ISO (the International Organization for Standardization) is a worldwide federation of national standards bodies (ISO

member bodies). The work of preparing International Standards is normally carried out through ISO technical

committees. Each member body interested in a subject for which a technical committee has been established has

the right to be represented on that committee. International organizations, governmental and non-governmental, in

liaison with ISO, also take part in the work. ISO collaborates closely with the International Electrotechnical

Commission (IEC) on all matters of electrotechnical standardization.

International Standards are drafted in accordance with the rules given in the ISO/IEC Directives, Part 3.

The main task of technical committees is to prepare International Standards. Draft International Standards adopted

by the technical committees are circulated to the member bodies for voting. Publication as an International

Standard requires approval by at least 75 % of the member bodies casting a vote.

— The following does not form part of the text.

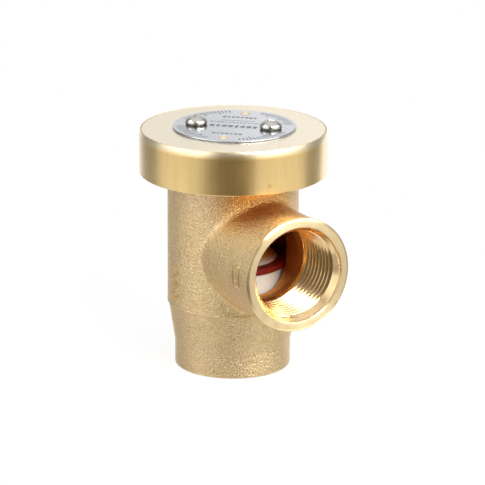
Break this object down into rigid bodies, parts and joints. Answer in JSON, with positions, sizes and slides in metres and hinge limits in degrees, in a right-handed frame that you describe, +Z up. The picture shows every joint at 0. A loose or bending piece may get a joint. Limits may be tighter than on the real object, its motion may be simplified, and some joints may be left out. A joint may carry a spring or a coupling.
{
  "type": "atmospheric vacuum breaker",
  "caption": "Angle-pattern cast brass vacuum breaker: threaded inlet below, threaded side outlet, lifting float inside and a vented round hood on top.",
  "frame": {"origin": "centre of the inlet face, on the barrel's axis", "axes": "+Z up the barrel's axis towards the hood, +X out of the side outlet"},
  "size_m": [0.065, 0.0544, 0.0737],
  "materials": {
    "cast_brass": "sand cast and shot blasted, machined on the outlet and inlet faces",
    "turned_brass": "turned, satin",
    "plate_aluminium": "thin sheet, satin",
    "stainless": "bright stainless steel",
    "white_acetal": "moulded, semi-gloss",
    "red_silicone": "matte silicone rubber",
    "gasket": "matte"
  },
  "bodies": {
    "valve": {"valve_body": "cast_brass", "bonnet_gasket": "gasket", "bonnet": "turned_brass", "hood": "turned_brass", "nameplate": "plate_aluminium", "nameplate_pins": "turned_brass", "hood_screws": "stainless"},
    "float": {"float_cup": "white_acetal", "seal_disc": "red_silicone", "disc_retainer": "white_acetal", "retainer_washer": "stainless", "retainer_screw": "stainless"}
  },
  "joints": [
    {"name": "float_lift", "type": "slide", "parent": "valve", "child": "float", "axis": [0, 0, 1], "range_m": [0, 0.0166]}
  ]
}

In other circumstances, particularly when there is an urgent market requirement for such documents, a technical

committee may decide to publish other types of normative document:

— an ISO Publicly Available Specification (ISO/PAS) represents an agreement between technical experts in an

ISO working group and is accepted for publication if it is approved by more than 50 % of the members of the

parent committee casting a vote;

— an ISO Technical Specification (ISO/TS) represents an agreement between the members of a technical

committee and is accepted for publication if it is approved by 2/3 of the members of the committee casting a

vote.

An ISO/PAS or ISO/TS is reviewed every three years with a view to deciding whether it can be transformed into an

International Standard.

Attention is drawn to the possibility that some of the elements of this Technical Specification ISO/TS 15768 may be

the subject of patent rights. ISO shall not be held responsible for identifying any or all such patent rights.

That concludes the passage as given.